We all know of situations when a person feels cornered about a path they have chosen, but instead of admit wrong or ask for help or apologize, they gird themselves with their decision, find more people who will agree with them and ostracize the ones who don’t, get louder or more passive aggressive especially on social media, and make inventories of reasons they weren’t wrong. We have all done this at one time or another, but for a lot of people, doubling down becomes tripling down, quadrupling, etc etc etc. Someone can make a very small mistake or perpetrate a relatively small hurt, but because of pride, it can change the entire course of their life, and the course that’s been decided by pride doesn’t usually point toward God.

A lot could have been avoided in the Karmelo Anthony case, even from the moment of the crime, were it not for pride. Pride made him stay in that tent. Pride made him double down with a knife when at most it was going to be a fist fight. Pride was tripling down with the decision to plead not guilty. Pride has morphed a murder case into a nation-wide debacle about race that has a state representative saying the Metcalf family doesn’t know what suffering is compared to black women in America. It’s like she isn’t living in reality. What on earth do all black women in America have to do with a 17-year-old boy stabbing another 17-year-old boy to death? It is a heartbreaking situation that has been made into a carnival of street-japing and ignorant sound bytes…all because of pride.

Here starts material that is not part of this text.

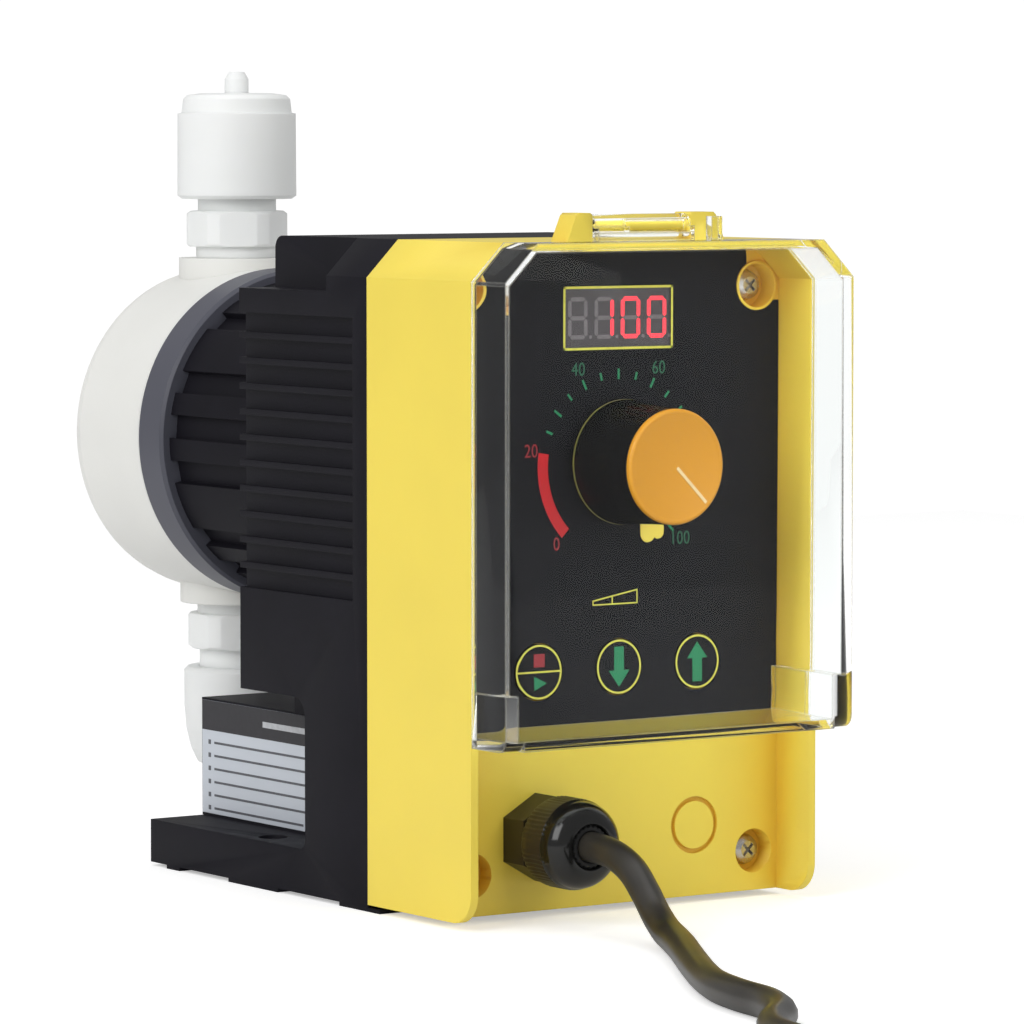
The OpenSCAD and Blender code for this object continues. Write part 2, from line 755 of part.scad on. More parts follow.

Sin is not satisfied where you left it. That there is an unknown completeness to sin that can be reached in this lifetime should terrify us. Moreover, the fact that we will all stand before God on the day of judgment should bring us to our senses in admitting wrongdoing now while we still have a chance at mercy. The scariest possibility of all is that God has left us to our own devices. The mentality of the lost and dying world is to live like this is your last chance to do whatsoever you wish in the name of free will. They are on to something, but it is not what they think. 

Just remember, sin is not freedom though it can feel that way, but it may very well be the last time.